The Labor Department’s revisions to the August and September reports added 235,000 jobs to those months’ numbers. The three-month average for job growth now stands at 442,000. That is a substantial fade from the recent peak of 889,000 jobs added per month from May through July. But it is still a robust pace that implies the labor market is gradually healing from the scars of the pandemic.

The same basic trend is evident in the data from the survey of households that generates the unemployment rate and related data. The two-tenths of a percentage point drop in the October jobless rate might not sound like much, but consider this: In the last expansion, the United States achieved 4.8 percent unemployment in January 2016 — but didn’t reach 4.6 percent until more than a year later, in February 2017.

Indeed, there are lots of signs that this is a hyper-speed recovery compared to the last one. The share of the 25- to 54-year-old workers who are employed jumped 0.3 percentage points in October.

In the last year that share has risen from 76 percent to 78.3 percent. That same shift took about four and a half years in the last expansion, from September 2012 to February 2017.

Put simply, for all the discussion of labor shortages, and the fact that the share of adults who are part of the labor force has remained well below prepandemic levels, employers keep managing to find people to take jobs. The latest numbers undermine any narrative that the pandemic has caused large masses of people to leave the work force permanently, whether because of government stimulus benefits or personal factors.

Employers are paying more to get those workers, it’s worth noting. Average hourly earnings for private-sector workers were up 0.4 percent in October and are up 4.9 percent over the last year. That is high by recent standards, but probably a bit below the inflation rate in that span. (October inflation numbers are not out yet, but for the 12 months ended in September the Consumer Price Index was up 5.4 percent.)

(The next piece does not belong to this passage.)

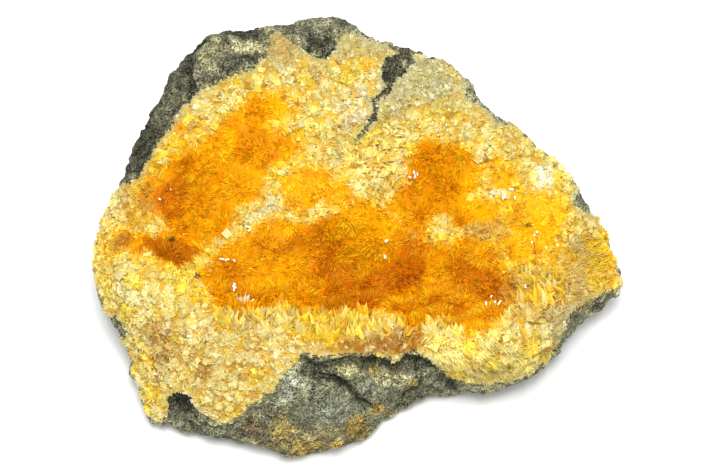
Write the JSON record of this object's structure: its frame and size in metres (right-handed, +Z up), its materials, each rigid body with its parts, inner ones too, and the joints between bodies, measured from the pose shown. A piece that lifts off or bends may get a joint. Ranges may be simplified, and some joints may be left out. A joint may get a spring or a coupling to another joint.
{
  "type": "calcite crystal cluster",
  "caption": "Loose lump of basalt, broken open across a shallow hollow that is lined to over its rim with a crust of small yellow and orange calcite crystals.",
  "frame": {"origin": "centre of the whole specimen's bounding box, on the ground under its flat foot", "axes": "+X along the specimen's length, to the right of someone who looks into the hollow; +Y away from them; +Z up, across the lump from its flat foot to its hollow"},
  "size_m": [0.1426, 0.1142, 0.0442],
  "materials": {
    "basalt": "rough broken basalt, dark grey-green with pale grains and ochre stains",
    "calcite": "see-through yellow to deep orange crystals with bright glassy faces"
  },
  "bodies": {
    "root": {"basalt_matrix": "basalt", "calcite_crust": "calcite"}
  },
  "joints": []
}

The wage story looks better for rank-and-file American workers. Average hourly earnings for production and nonsupervisory employees have risen 5.8 percent over the last year, which is likely to be higher than inflation was over that span. That is the steepest one-year gain since 1982, other than a couple of months early in the pandemic that featured unusual statistical aberrations.

In short, in order to achieve these gains in employment, companies are being forced to pay significantly higher wages, especially for people at the lower end of the pay scale. To what degree those pay raises turn out to be enough to overcome elevated inflation is an important open question that depends on inflation trends in the months ahead.

There’s no question that the era of high inflation and supply shortages is causing public discontent with the state of the economy, as is evident in President Biden’s approval rating and election results in Virginia and New Jersey this week.

The inflation problem is real, and there’s no doubt it is causing real pain, especially for people whose wages have not kept up with rising prices. But the central problem of the 2010s — a glacial recovery that put people back to work too slowly — is not the reality of the 2020s recovery.

The new numbers point at a one-sided economic problem — high inflation and its attendant problems — not a two-sided one in which high inflation and stagnant growth are both causing people pain.